In the USA, where the Bayh Dole Act (which differs from the IPR Act in that it involves significantly less types of intellectual property) has been implemented for more than three decades, only 16% of TTO’s break even or make a profit. In South Africa I expect that number to be smaller due to the nature of research being conducted here and the level of funding support from both industry and government for research.

Our research efforts are mostly aimed at reducing social and health problems specific to the South African population and far less funding is available for high technology breakthroughs.

Due to the early-stage nature of university intellectual property and the long lead times required to commercialise some University innovations with understaffed TTO’s who spend significant resources managing and negotiating intellectual property clauses in research agreements, we should not be surprised if university management start questioning the additional burden that a TTO places on their ever increasing budgets.
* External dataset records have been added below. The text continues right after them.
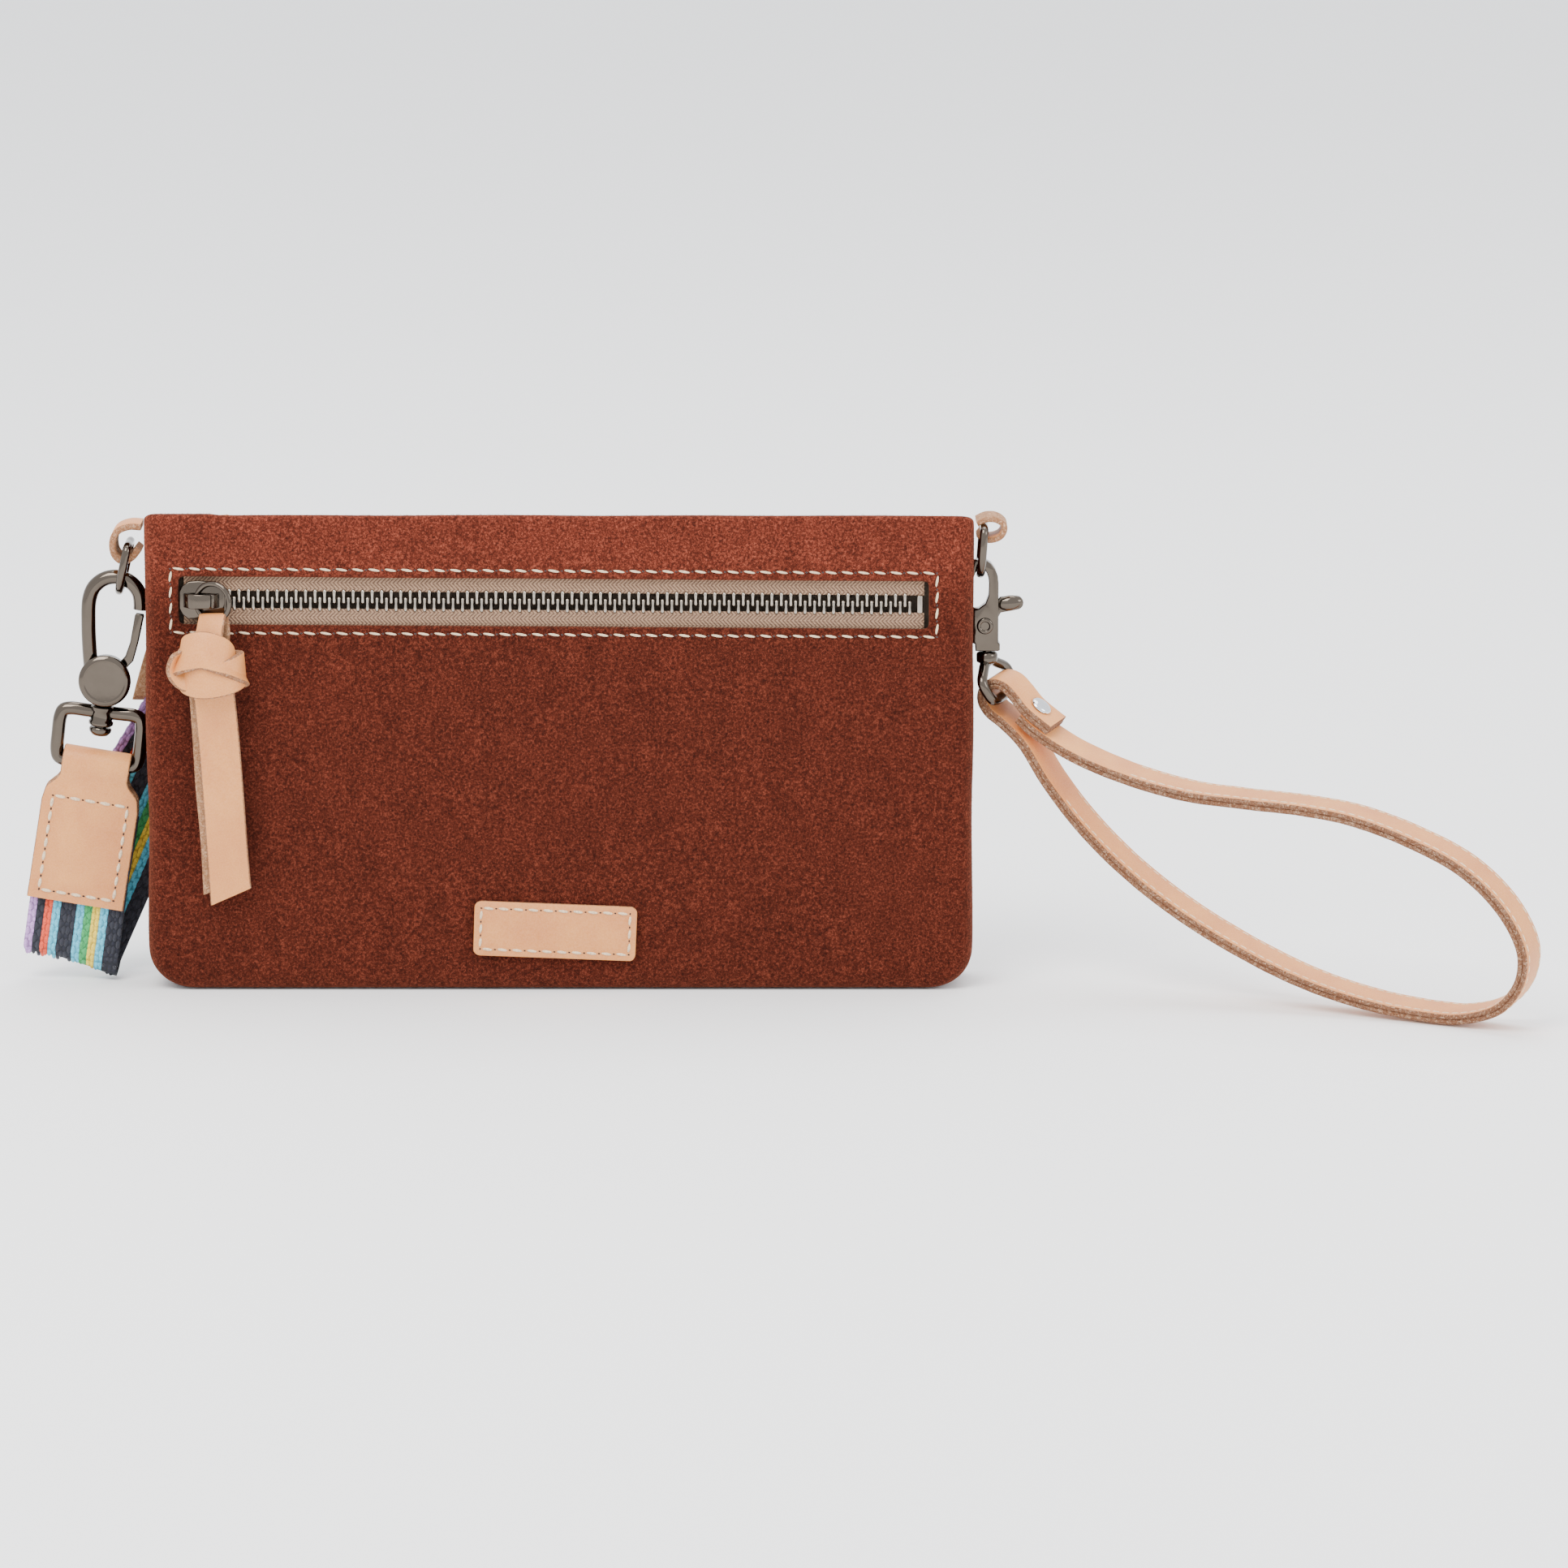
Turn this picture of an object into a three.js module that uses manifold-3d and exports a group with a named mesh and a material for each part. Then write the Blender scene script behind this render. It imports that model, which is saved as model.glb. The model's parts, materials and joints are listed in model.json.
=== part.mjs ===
// Suede wristlet wallet with a front zip pocket, a top zip, a leather wrist loop on a lobster
// clasp and a clip-on webbing strap. Millimetres, +Z up, +X to the wearer's right, -Y to the front.
// Origin: middle of the flat bottom.
import * as THREE from 'three';
import { mergeVertices } from 'three/addons/utils/BufferGeometryUtils.js';
import Module from 'manifold-3d';

const wasm = await Module();
wasm.setup();

// ---- driving dimensions ----
const GAP = 0.3; // between touching pieces
const BAG_HALF_WIDTH = 120;
const FRONT_HEIGHT = 139.5;
const BACK_HEIGHT = 134.5;
const SUEDE = 1.6;
const HEM = 2.4; // doubled suede along the mouth
const HEM_DEPTH = 8;
const SEAM_Y = 3; // where the front and back panels meet
const SIDE_FOLD = 6.4; // how far the side seam is drawn in
const CORNER = 3.5; // radius of the upright edges
// height, half width, half depth and side fold of the outer skin, bottom to top
const SKIN = [
  [0, 109, 10.5, 0],
  [2.2, 114.5, 12.4, 0],
  [6, 118.4, 13, 0.6],
  [12, 120, 13, 1.8],
  [40, 120, 12.8, 4],
  [80, 120, 11.6, SIDE_FOLD],
  [FRONT_HEIGHT, 120, 9.4, SIDE_FOLD],
];
const LINING = 0.6;
const LEATHER = 1.8;
const FRONT_LEAN = Math.atan((11.6 - 9.4) / (FRONT_HEIGHT - 80));

const ZIP = {
  x: -1.5,
  frontZ: 114.2,
  topZ: 127,
  roll: THREE.MathUtils.degToRad(0.4),
  window: [-108.3, 108.3, 6.8], // left, right, half height
  pitch: 2.75,
  teeth: 75,
  toothTip: -0.9, // how far a tooth crosses the middle
  toothFoot: 1.6,
  rowEdge: 3.05,
  toothThick: 2.4,
  rowStart: -103.4,
  tape: [3.35, 13.5, 0.8], // inner edge, outer edge, thickness
  sliderStart: -108.1,
  sliderLength: 13.5,
};
const RING_RADIUS = 5.4; // of a zip's pull ring, to the middle of its wire
const RING_WIRE = 0.8;
const CROWN_X = 5.0; // where a pull ring goes through its slider's crown
const CROWN_Y = -3.85;

const D_HALF = 7.5;
const D_DEPTH = 14;
const D_WIRE = 1.3;
const LEFT_D = { bow: [-127.7, 0, 116.0], lean: THREE.MathUtils.degToRad(12) };
const RIGHT_D = { bow: [121.9, 0, 121.0], lean: THREE.MathUtils.degToRad(4) };
const TAB_WIDTH = 10.5;

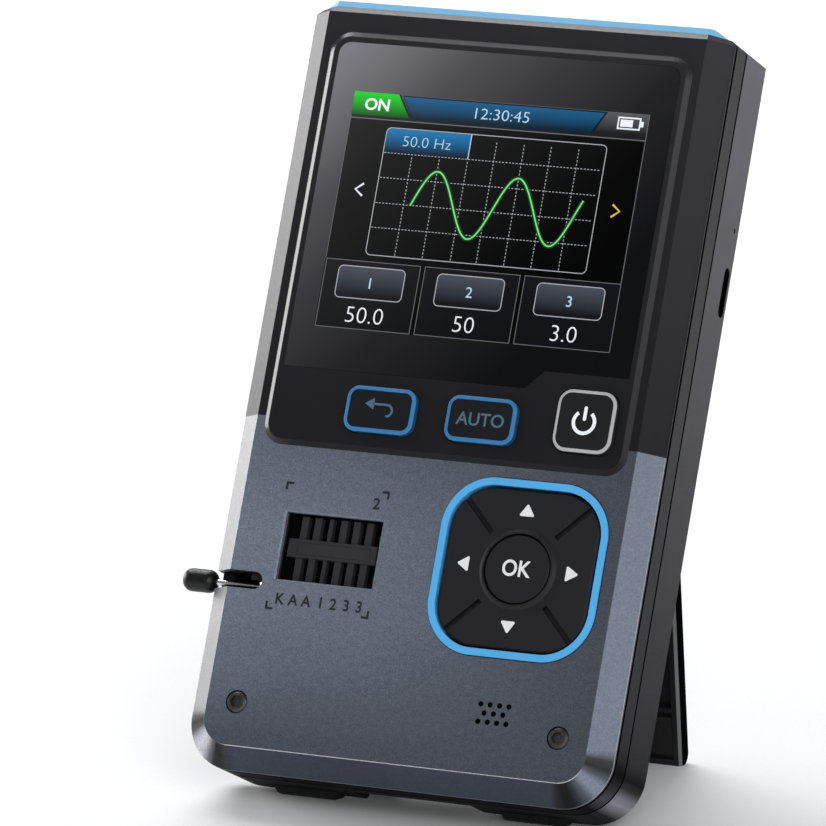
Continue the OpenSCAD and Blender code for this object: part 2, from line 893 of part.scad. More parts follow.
module rear_shell() {
    color([0.2, 0.2, 0.21])
        difference() {
            union() {
                slab(seam_d, side_d - rear_edge)
                    outline();
                translate([0, 0, rear_edge - side_d])
                    mirror([0, 0, 1])
                        tapered_outline(0, rear_edge, rear_edge);
                crown(seam_d, side_d);
                hump();
            }
            difference() {
                union() {
                    slab(seam_d - over, side_d - wall)
                        outline(wall);
                    slab(side_d - wall - over, recess_d - wall + 0.2)
                        translate([2 * wall - hump_w / 2, hump_low + 2 * wall])
                            square([hump_w - 4 * wall, hinge_y - hump_low]);
                    slab(side_d - wall - over, rear_d - wall)
                        translate([2 * wall - hump_w / 2, hinge_y + heel_reach + wall])
                            square([hump_w - 4 * wall, hump_top - hinge_y - heel_reach - 3 * wall]);
                    usb_nest();
                }
                scoop(scoop_w / 2 + wall, wall);
                front_screw_places()
                    drill(0, 0, boss / 2, seam_d - over, side_d);
                rear_screw_places()
                    drill(0, 0, boss / 2, seam_d - over, side_d);
            }
            stand_recess();
            scoop(scoop_w / 2, 0);
            translate([half_w - wall - over, usb_y, -usb_d])
                rotate([90, 0, 90])
                    linear_extrude(wall + 2 * over)
                        round_rect(usb_slot_w, usb_slot_h, usb_slot_h / 2 - 0.05);
            translate([half_w - wall - over, light_y, -light_d])
                rotate([0, 90, 0])
                    cylinder(r = light_r, h = wall + 2 * over);
            front_screw_places()
                drill(0, 0, screw / 2, seam_d - over, seam_d + 6);
            rear_screw_places() {
                drill(0, 0, screw / 2 + 0.1, seam_d - over, side_d + over);
                drill(0, 0, screw_head / 2 + 0.1, side_d - screw_head_h - 0.4, side_d + over);
            }
            for (s = [-1, 1])
                translate([s * (stand_w / 2 + pin_out), hinge_y, -hinge_d])
                    rotate([0, -s * 90, 0])
                        cylinder(d = pin, h = pin_out + 2);
            tongue(crown_h + over, fit / 3);
        }
}

module hump() {
    h = hump_h + over;
    intersection() {
        translate([0, hump_top, -rear_d])
            rotate([90, 0, 0])
                linear_extrude(hump_top - hump_low)
                    polygon([[hump_slope - hump_w / 2, 0], [hump_w / 2 - hump_slope, 0],
                        [hump_w / 2, hump_h], [hump_w / 2, h], [-hump_w / 2, h], [-hump_w / 2, hump_h]]);
        translate([0, 0, -rear_d])
            rotate([90, 0, 90])
                linear_extrude(hump_w, center = true)
                    polygon([[hump_low + hump_slope, 0], [hump_top - hump_slope, 0],
                        [hump_top, hump_h], [hump_top, h], [hump_low, h], [hump_low, hump_h]]);
    }
}

// Pocket that the closed stand lies in
module stand_recess() {
    low = hinge_y - stand_len - 0.4;
    slab(recess_d, rear_d + over)
        translate([-stand_w / 2 - stand_clear, low])
            square([stand_w + 2 * stand_clear, hinge_y + heel_reach - low]);
}

// Finger scoop under the foot of the closed stand, optionally thickened for the wall behind it
module scoop(half, skin) {
    low = -bevel_w - over;
    top = hinge_y - stand_len + 1;
    rotate([90, 0, 90])
        linear_extrude(2 * half, center = true)
            polygon([[low, -scoop_d + 1.5 * skin], [-bevel_w + 1.6, -scoop_d + 1.5 * skin],
                [top + skin, -recess_d + skin], [top + skin, -rear_d - over], [low, -rear_d - over]]);
}

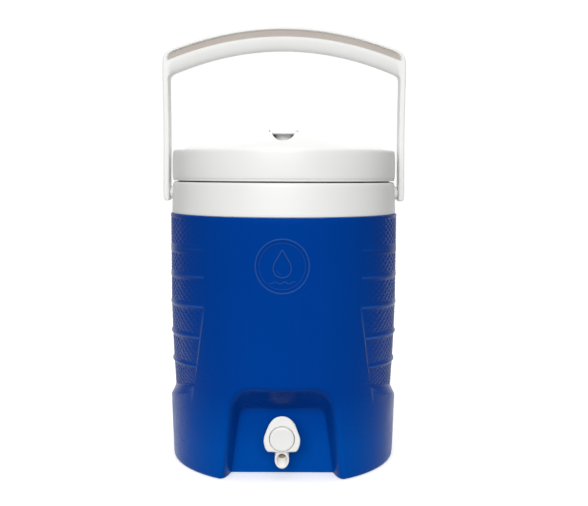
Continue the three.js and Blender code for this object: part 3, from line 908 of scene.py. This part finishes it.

This is especially true for Universities that have recently established TTOs as an outcome of the application of the IPR Act.

This is unfortunately the reality we face as TTO’s in South Africa.  However, we believe that the Act will become a powerful tool in our TTO’s resource kits once it has been streamlined to achieve its intended objectives.  We are highly committed to working with the National Intellectual Property Management Office to achieve this.

 

Anita Nel

Anita Nel is the CEO of Innovus, Stellebosch University’s technology transfer company. A former investment manager at a venture capital company, Anita has served on the boards of various young companies in different technology-based fields. She went on to manage a socially responsible investment fund and a small research company. With vast experience in human resources, marketing, negotiations, strategy and general management, Anita is well equipped to understand entrepreneurship and the many challenges facing start-up companies.